Match maturity to your horizon or the duration of the cash flows. For a 1-year decision, a 1-year proxy is typically closer than a 10-year proxy. For multi-year cash flows, longer maturities may be more appropriate.

What is the real Risk-Free Rate Of Return, and why does it matter?

The real Risk-Free Rate Of Return adjusts the nominal baseline for inflation to approximate purchasing-power growth. A common approximation is \(r_{\text{real}} \approx r_{\text{nominal}} - \pi\). It matters when you want returns measured in purchasing power rather than currency units.

Can the Risk-Free Rate Of Return be negative?

Yes. In some periods, certain high-quality government yields have traded below 0%. This can occur due to low inflation, high demand for safe collateral, and policy conditions. A negative Risk-Free Rate Of Return implies investors accept a small expected loss in nominal terms for liquidity and perceived safety.

Why not always use the 10-year government bond as the Risk-Free Rate Of Return?

Because maturity mismatch can distort analysis. A 10-year yield reflects longer-term conditions and term premiums, while a short-horizon investor is more exposed to short-term rate dynamics. Using the wrong horizon can affect Sharpe ratios, discount rates, and comparisons.

Is a Treasury yield automatically the correct Risk-Free Rate Of Return for my analysis?

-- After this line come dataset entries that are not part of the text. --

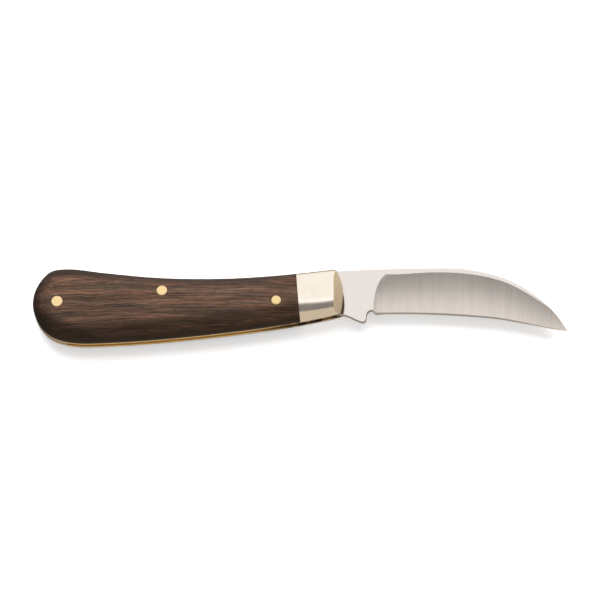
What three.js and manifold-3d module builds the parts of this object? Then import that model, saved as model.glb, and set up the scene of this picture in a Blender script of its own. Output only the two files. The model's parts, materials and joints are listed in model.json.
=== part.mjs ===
// Folding grafting knife: one hooked, hollow-ground blade in a two-liner slip-joint handle.
//
// Units are millimetres, +Z up. The knife lies open on its left side: the blade points to +X, its
// spine to +Y and its cutting edge to -Y. The pieces are drawn round the pivot pin's axis, with the
// middle of the knife's thickness at z = 0, and the whole is then moved so that the origin is the
// middle of the footprint, on the surface that the knife lies on.
//
// "Right" is the +Z side and "left" the -Z side, as seen by someone who holds the knife with the
// blade pointing away and the spine up. Each handle side is drawn once, for the right, and mirrored.

import * as THREE from "three";
import { mergeVertices } from "three/addons/utils/BufferGeometryUtils.js";
import Module from "manifold-3d";

const wasm = await Module();
wasm.setup();

// ---- Driving dimensions ------------------------------------------------------------------------

// Across the knife, from the middle of the blade outwards.
const BLADE_HALF = 1.1;
const SLOT_HALF = 1.15;
const LINER_THICKNESS = 0.9;
const DOME_RISE = 3.75;
const DOME_ROUNDING = 7.2;
const LINER_OUTER = SLOT_HALF + LINER_THICKNESS;
const CROWN = LINER_OUTER + DOME_RISE;

// Handle ends and joints, along X from the pivot.
const FRONT_TOP = new THREE.Vector2(4.5, 10);
const FRONT_BOTTOM = new THREE.Vector2(6.5, -4.5);
const FRONT_OVERRUN = 14;
const FRONT_ARC = { radius: 18, apexX: 6.9, centreY: 0.6 };
const LINER_FRONT_ARC = { radius: 15, apexX: 7.2, centreY: -1.5 };
const BOLSTER_JOINT = { x: -7.5, y: 0.5, slantDeg: 5.4, gap: 0.04 };
const BOLSTER_FACET = { radius: 33.5, apexX: 6.73, centreY: 1.37, slopeDeg: 53.5 };
const FRONT_EDGE_POWER = 3;

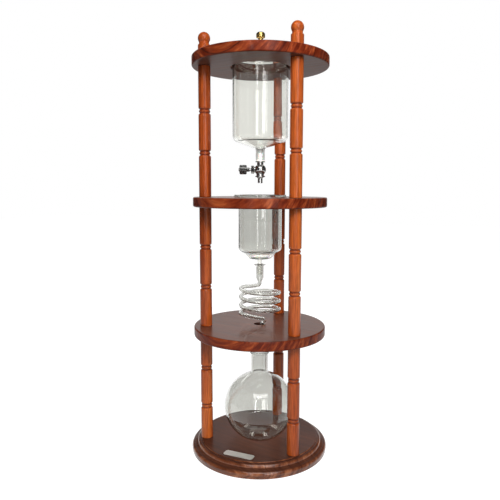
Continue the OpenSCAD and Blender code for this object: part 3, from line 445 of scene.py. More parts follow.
class Shader:
    """A material with one Principled shader and short calls for its nodes."""

    def __init__(self, name, **values):
        self.material = bpy.data.materials.new(name)
        self.material.use_nodes = True
        self.tree = self.material.node_tree
        self.main = self.tree.nodes["Principled BSDF"]
        for label, value in values.items():
            self.main.inputs[label.replace("_", " ")].default_value = value

    def add(self, kind, inputs=(), **settings):
        node = self.tree.nodes.new("ShaderNode" + kind)
        for label, value in settings.items():
            setattr(node, label, value)
        for key, value in dict(inputs).items():
            self.give(node, key, value)
        return node

    def give(self, node, key, value):
        """Sets one input, from another node's output or from a number or colour."""
        if isinstance(value, bpy.types.NodeSocket):
            self.tree.links.new(value, node.inputs[key])
        else:
            node.inputs[key].default_value = value

    def finish(self, colour, roughness):
        self.give(self.main, "Base Color", colour)
        self.give(self.main, "Roughness", roughness)

    def place(self, scale, turn=(0, 0, 0)):
        """The place on the object at rest, scaled for a texture."""
        coordinates = self.add("TexCoord")
        mapping = self.add("Mapping", {"Vector": coordinates.outputs["Object"], "Scale": scale,
                                       "Rotation": turn})
        return mapping.outputs["Vector"]

    def split(self, vector):
        return self.add("SeparateXYZ", {"Vector": vector}).outputs

    def at_rest(self):
        """X, Y and Z of the place on the object at rest."""
        return self.split(self.add("TexCoord").outputs["Object"])

    def vector(self, **axes):
        return self.add("CombineXYZ", axes).outputs["Vector"]

    def vectors(self, operation, *values):
        node = self.add("VectorMath", dict(enumerate(values)), operation=operation)
        return node.outputs["Vector"]

    def noise(self, place, scale, detail=4.0, roughness=0.55, distortion=0.0):
        node = self.add("TexNoise", {"Vector": place, "Scale": scale, "Detail": detail,
                                     "Roughness": roughness, "Distortion": distortion})
        return node.outputs["Fac"]

    def ramp(self, value, stops):
        """A colour ramp of (position, colour) stops."""
        node = self.add("ValToRGB", {"Fac": value})
        elements = node.color_ramp.elements
        while len(elements) < len(stops):
            elements.new(0.5)
        for element, (position, colour) in zip(elements, stops):
            element.position = position
            element.color = (*colour, 1.0)
        return node.outputs["Color"]

    def math(self, operation, a, b=0.0):
        return self.add("Math", {0: a, 1: b}, operation=operation).outputs["Value"]

    def blend(self, a, share_a, b, share_b):
        return self.math("ADD", self.math("MULTIPLY", a, share_a),
                         self.math("MULTIPLY", b, share_b))

    def between(self, value, low, high, to_low=0.0, to_high=1.0):
        node = self.add("MapRange", {"Value": value, "From Min": low, "From Max": high,
                                     "To Min": to_low, "To Max": to_high})
        return node.outputs["Result"]

    def mix(self, share, a, b, blend="MIX"):
        node = self.add("Mix", {"Factor": share, 6: a, 7: b}, data_type="RGBA", blend_type=blend)
        return node.outputs[2]

    def shade(self, colour, level):
        """The colour, darker or lighter by a level round 1."""
        grey = self.add("CombineColor", {"Red": level, "Green": level, "Blue": level})
        return self.mix(1.0, colour, grey.outputs["Color"], "MULTIPLY")

    def bump(self, height, strength, depth):
        node = self.add("Bump", {"Height": height, "Strength": strength, "Distance": depth})
        self.give(self.main, "Normal", node.outputs["Normal"])


def post_wood():
    """Cherry stained lacquer over turned wood, with the grain up the post."""
    shader = Shader("post_wood", Roughness=0.4, Coat_Weight=0.45, Coat_Roughness=0.2,
                    Specular_IOR_Level=0.05)
    place = shader.place((1, 1, 0.035))
    warp = shader.noise(place, 14.7, detail=3.0)
    bands = shader.noise(place, 42.0, detail=5.0, roughness=0.6, distortion=0.9)
    fibres = shader.noise(place, 900.0, detail=2.0, roughness=0.7)
    colour = shader.ramp(shader.blend(bands, 0.75, warp, 0.25), CHERRY)
    colour = shader.shade(colour, shader.between(fibres, 0.34, 0.60, 0.55, 1.08))
    painted_groove_shade = shader.add("Attribute", attribute_name="painted_groove_shade").outputs["Fac"]
    # Painted shade darkens the grooves by how deep they lie
    shader.finish(shader.mix(painted_groove_shade, colour, GROOVE_SHADE_COLOUR),
                  shader.between(fibres, 0.3, 0.7, 0.34, 0.48))
    shader.bump(fibres, 0.10, 0.0002)
    return shader.material


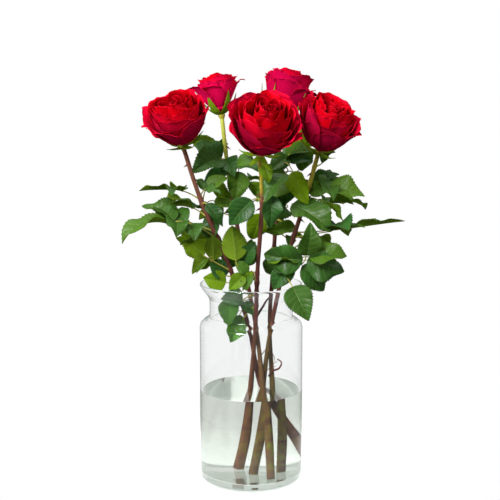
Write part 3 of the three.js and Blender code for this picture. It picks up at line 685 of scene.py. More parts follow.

Not automatically. You still need to confirm currency alignment, maturity alignment, and whether the instrument is an appropriate liquidity benchmark for your purpose. Treasury yields are common proxies, but the appropriate Risk-Free Rate Of Return is the one that matches your cash-flow assumptions.

Conclusion

The Risk-Free Rate Of Return is best understood as a practical baseline for valuation, performance measurement, and required-return analysis, not as a guaranteed outcome. Its usefulness depends on consistency: match currency and horizon, choose a liquid sovereign proxy, and keep nominal vs. real frameworks aligned with how cash flows are modeled. Present values and performance metrics can change materially with small shifts in the Risk-Free Rate Of Return, so careful selection, documentation, and sensitivity analysis are important in applied work.